According to some reports, one of the lions has already died after being left with nothing to eat and looking more like a bag of “skin and bones”.
An online drive has been launched by horrified activists who want to find the starving creatures a new home before they all die due to malnutrition.
A Facebook campaign has been activated by Osman Salih called ‘Sudananimalrescue’, which is helping to save the starving animals.
He wrote: “I was shaken when I saw these lions at the park … Their bones are protruding from the skin.
“I urge interested people and institutions to help them.”
Due to the African lions seriously deteriorated condition, vets have revealed that the lions have lost almost two-thirds of their body weight.
Essamelddine Hajjar, a manager at the privately funded park, stated: “Food is not always available so often we buy it from our own money to feed them.”
As the zoo is in such appalling conditions, the animals’ health is also being dramatically affected.
Caretaker Moataz Mahmoud said: “They are suffering from severe illnesses.
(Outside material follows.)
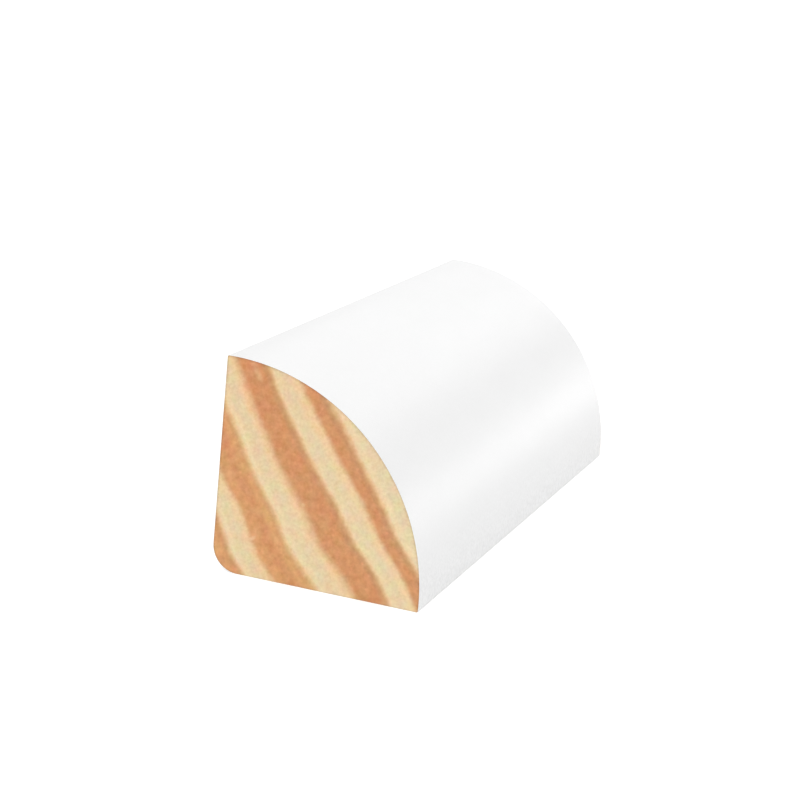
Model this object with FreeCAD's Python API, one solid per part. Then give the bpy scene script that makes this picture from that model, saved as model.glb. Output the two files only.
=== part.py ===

They are sick and appear to be malnourished.”
Recently, journalists visited the park and they witnessed one of the cats laying tied up by a rope, it was being fed fluids through a drip as it recovered from severe dehydration.
Reports from the Guardian have highlighted that chunks of the rotten meal have been left discarded near the rusty cages, with flies surrounding it.
The International Union for Conservation of Nature has established that the African lion is classified as “vulnerable”.
Between 1993 and 2014, their population has dropped by 43 per cent, with an estimated 20,000 of the creatures alive today.